Task to complete -> Copy the data below exactly.

Given data ->
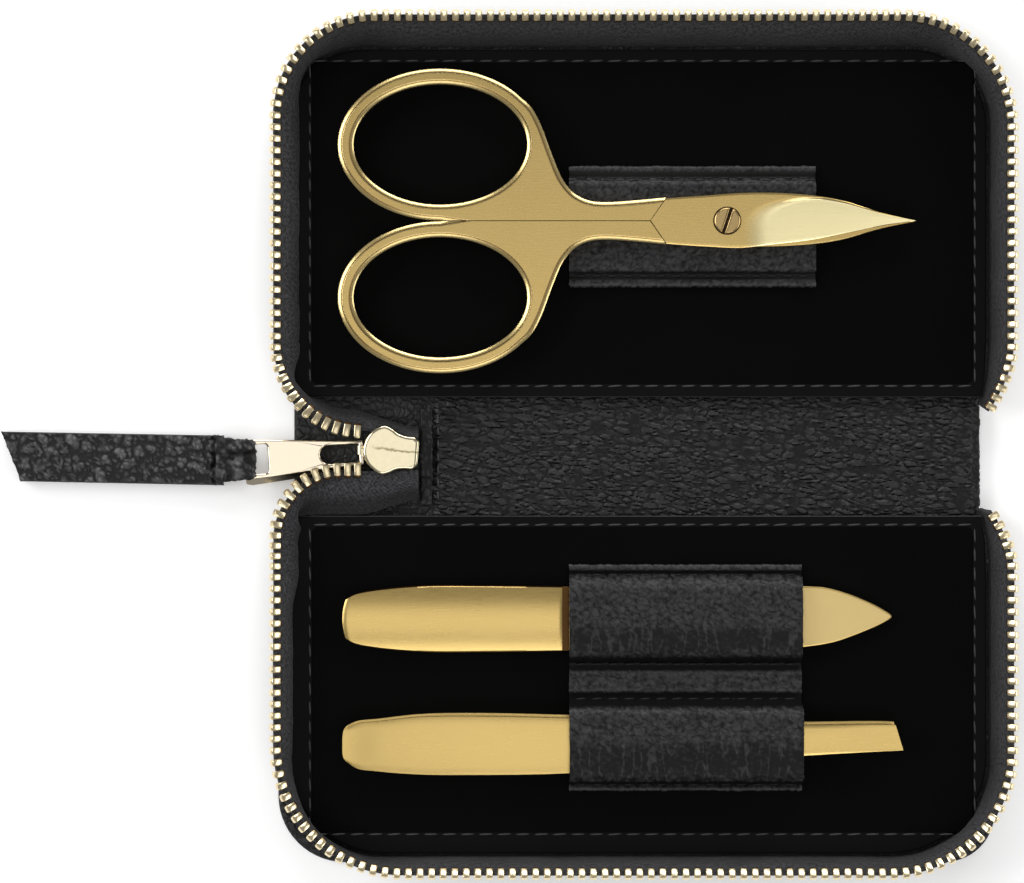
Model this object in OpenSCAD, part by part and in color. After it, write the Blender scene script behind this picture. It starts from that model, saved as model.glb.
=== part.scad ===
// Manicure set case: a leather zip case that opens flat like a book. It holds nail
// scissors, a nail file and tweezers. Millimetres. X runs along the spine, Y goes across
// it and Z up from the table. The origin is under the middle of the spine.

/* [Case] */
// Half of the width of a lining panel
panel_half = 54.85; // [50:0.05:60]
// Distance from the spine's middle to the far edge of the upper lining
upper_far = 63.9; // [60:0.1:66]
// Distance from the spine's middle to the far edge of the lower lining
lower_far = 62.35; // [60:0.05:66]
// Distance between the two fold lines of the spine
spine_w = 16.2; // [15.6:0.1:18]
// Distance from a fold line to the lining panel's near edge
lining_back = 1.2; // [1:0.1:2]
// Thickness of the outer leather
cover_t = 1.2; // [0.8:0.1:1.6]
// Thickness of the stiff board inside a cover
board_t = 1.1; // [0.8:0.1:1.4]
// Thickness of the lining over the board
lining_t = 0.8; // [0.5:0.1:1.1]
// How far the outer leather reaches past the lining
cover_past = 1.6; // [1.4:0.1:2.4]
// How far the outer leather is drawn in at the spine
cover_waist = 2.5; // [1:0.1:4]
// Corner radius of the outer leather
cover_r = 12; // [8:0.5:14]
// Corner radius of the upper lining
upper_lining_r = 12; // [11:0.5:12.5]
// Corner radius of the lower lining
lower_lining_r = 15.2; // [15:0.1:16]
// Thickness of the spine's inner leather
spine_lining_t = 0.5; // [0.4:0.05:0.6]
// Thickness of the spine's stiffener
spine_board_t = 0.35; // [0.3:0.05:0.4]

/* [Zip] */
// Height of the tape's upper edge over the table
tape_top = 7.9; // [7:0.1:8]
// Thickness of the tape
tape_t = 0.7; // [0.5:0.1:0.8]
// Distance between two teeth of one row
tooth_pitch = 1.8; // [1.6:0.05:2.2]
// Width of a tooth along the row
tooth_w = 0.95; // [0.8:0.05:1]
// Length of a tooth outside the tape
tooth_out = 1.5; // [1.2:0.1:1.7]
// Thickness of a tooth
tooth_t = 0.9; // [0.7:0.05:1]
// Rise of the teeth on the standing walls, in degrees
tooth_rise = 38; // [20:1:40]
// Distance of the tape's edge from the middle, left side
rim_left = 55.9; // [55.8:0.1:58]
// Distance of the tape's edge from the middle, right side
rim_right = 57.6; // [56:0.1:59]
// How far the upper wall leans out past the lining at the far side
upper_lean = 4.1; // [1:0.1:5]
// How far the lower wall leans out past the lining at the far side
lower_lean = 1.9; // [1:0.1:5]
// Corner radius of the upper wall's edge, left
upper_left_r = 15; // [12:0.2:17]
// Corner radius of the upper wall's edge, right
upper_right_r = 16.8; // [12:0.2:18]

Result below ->
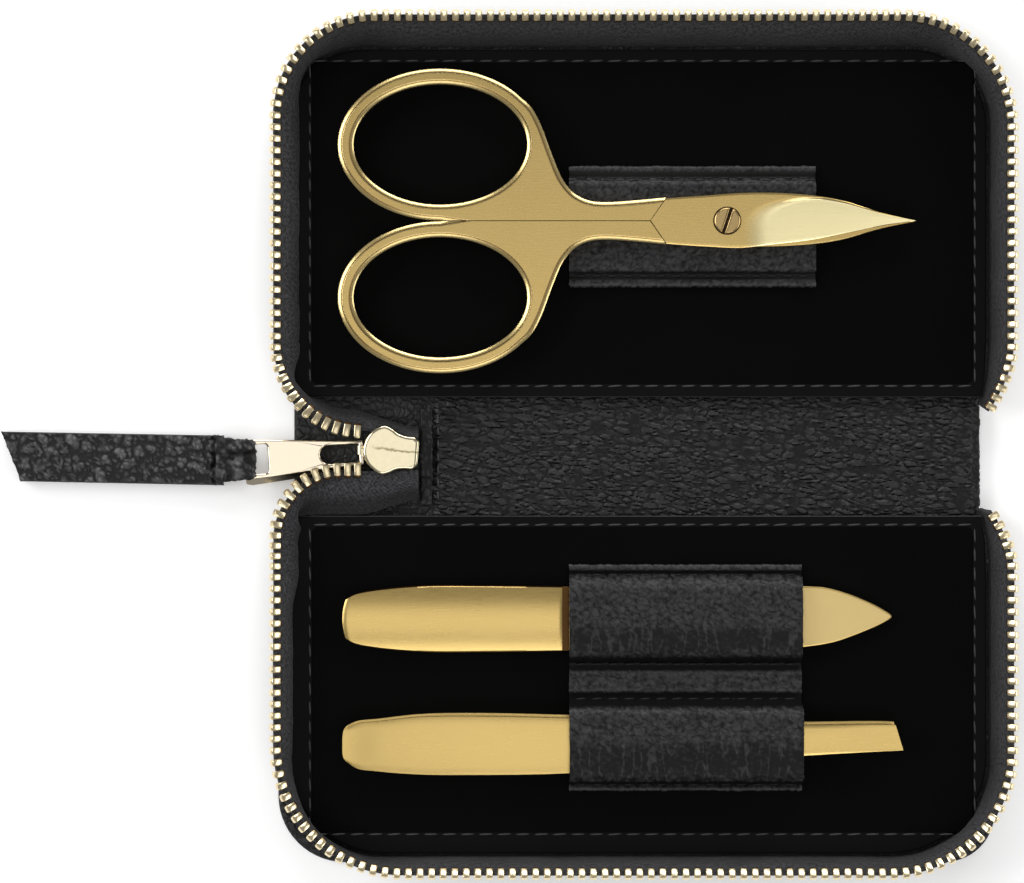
Model this object in OpenSCAD, part by part and in color. After it, write the Blender scene script behind this picture. It starts from that model, saved as model.glb.
=== part.scad ===
// Manicure set case: a leather zip case that opens flat like a book. It holds nail
// scissors, a nail file and tweezers. Millimetres. X runs along the spine, Y goes across
// it and Z up from the table. The origin is under the middle of the spine.

/* [Case] */
// Half of the width of a lining panel
panel_half = 54.85; // [50:0.05:60]
// Distance from the spine's middle to the far edge of the upper lining
upper_far = 63.9; // [60:0.1:66]
// Distance from the spine's middle to the far edge of the lower lining
lower_far = 62.35; // [60:0.05:66]
// Distance between the two fold lines of the spine
spine_w = 16.2; // [15.6:0.1:18]
// Distance from a fold line to the lining panel's near edge
lining_back = 1.2; // [1:0.1:2]
// Thickness of the outer leather
cover_t = 1.2; // [0.8:0.1:1.6]
// Thickness of the stiff board inside a cover
board_t = 1.1; // [0.8:0.1:1.4]
// Thickness of the lining over the board
lining_t = 0.8; // [0.5:0.1:1.1]
// How far the outer leather reaches past the lining
cover_past = 1.6; // [1.4:0.1:2.4]
// How far the outer leather is drawn in at the spine
cover_waist = 2.5; // [1:0.1:4]
// Corner radius of the outer leather
cover_r = 12; // [8:0.5:14]
// Corner radius of the upper lining
upper_lining_r = 12; // [11:0.5:12.5]
// Corner radius of the lower lining
lower_lining_r = 15.2; // [15:0.1:16]
// Thickness of the spine's inner leather
spine_lining_t = 0.5; // [0.4:0.05:0.6]
// Thickness of the spine's stiffener
spine_board_t = 0.35; // [0.3:0.05:0.4]

/* [Zip] */
// Height of the tape's upper edge over the table
tape_top = 7.9; // [7:0.1:8]
// Thickness of the tape
tape_t = 0.7; // [0.5:0.1:0.8]
// Distance between two teeth of one row
tooth_pitch = 1.8; // [1.6:0.05:2.2]
// Width of a tooth along the row
tooth_w = 0.95; // [0.8:0.05:1]
// Length of a tooth outside the tape
tooth_out = 1.5; // [1.2:0.1:1.7]
// Thickness of a tooth
tooth_t = 0.9; // [0.7:0.05:1]
// Rise of the teeth on the standing walls, in degrees
tooth_rise = 38; // [20:1:40]
// Distance of the tape's edge from the middle, left side
rim_left = 55.9; // [55.8:0.1:58]
// Distance of the tape's edge from the middle, right side
rim_right = 57.6; // [56:0.1:59]
// How far the upper wall leans out past the lining at the far side
upper_lean = 4.1; // [1:0.1:5]
// How far the lower wall leans out past the lining at the far side
lower_lean = 1.9; // [1:0.1:5]
// Corner radius of the upper wall's edge, left
upper_left_r = 15; // [12:0.2:17]
// Corner radius of the upper wall's edge, right
upper_right_r = 16.8; // [12:0.2:18]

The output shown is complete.